Sunday, April 28, 2013

42

Branch Rickey is my hero.

Leo Durocher is my hero.

Eddie Stankey is my hero.

Those are names that I never figured would become heroic figures in my world view, but after watching the movie 42, I've shifted and elevated them in my catalogue of standards.

The film, in case you are unaware, is about Jackie Robinson and the integration of major league baseball during the summer of 1947. I've come to see that moment in time as perhaps one of the seminal events in America's Civil Rights movement, the place where America, in starts and fits, turned a corner — coming as it did just 82 years after the end of the Civil War, America's other seminal Civil Rights moment.

In my youth, my father told me about Jackie Robinson and the hell that Robinson had to endure while breaking baseball's color barrier. We lived in Pennsylvania then, just an hour from Philadelphia, and dad told me about the vile reaction of then Phillies manager Ben Chapman to Robinson's presence in the game.

The movie illustrates this moment until it has you squirming in your seat. You might find yourself thinking, yeah, well, this was a different time, a different era, and then you squirm that this could happen at all.

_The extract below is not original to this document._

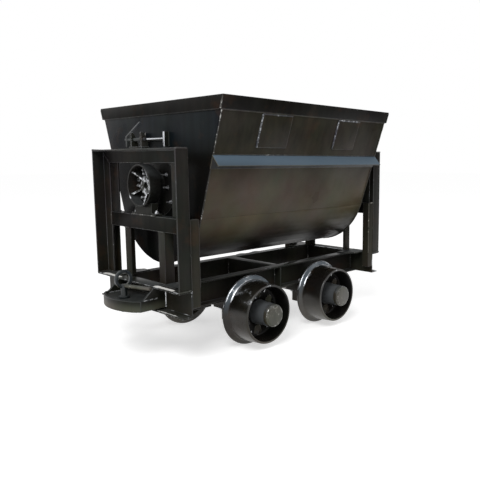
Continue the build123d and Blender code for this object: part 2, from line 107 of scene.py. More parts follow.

Isn't that the point of movies, to make you feel something?

What dad didn't tell me is why Branch Rickey, the owner of the Brooklyn Dodgers, picked that point in time to change attitudes (the movie suggests that Rickey, played with verve by a wonderfully aging Harrison Ford, missed an opportunity as a younger man to make a difference. He wasn't going to miss this one). What I never considered was how Rickey's decision affected so many others, whether they wanted social change to happen or not.

At least as it is depicted in the movie, Robinson (played spectacularly by relative unknown Chadwick Boseman) faces his trial with remarkable restraint and courage, while Rickey faces his with foresight and conviction. What a team.

Others come along for the ride. Leo Durocher, as manager of the Dodgers, is charged with quelling a potential mutiny in the Dodger locker room. A fed-up Eddie Stankey confronts Chapman in the middle of a ballgame. Kentucky-born Pee Wee Reese, in perhaps a moment of legend building, puts his arm around Robinson's shoulder between innings of a game in Cincinnati (there is some question about that. No photos exist of the moment, but some remember that picture in time actually occurring in 1948, not 1947, and in Boston, not Cincinnati. But it doesn't really matter.)

The movie, as a period piece, gets a lot of things right. Ebbetts Field and other fabled palaces of baseball get astounding CGI resurrection. The clothes, the uniforms, the cars, the baggy bases, the sweaty locker rooms are all there.

So are the heroes.

Not the least of whom is Jackie Robinson.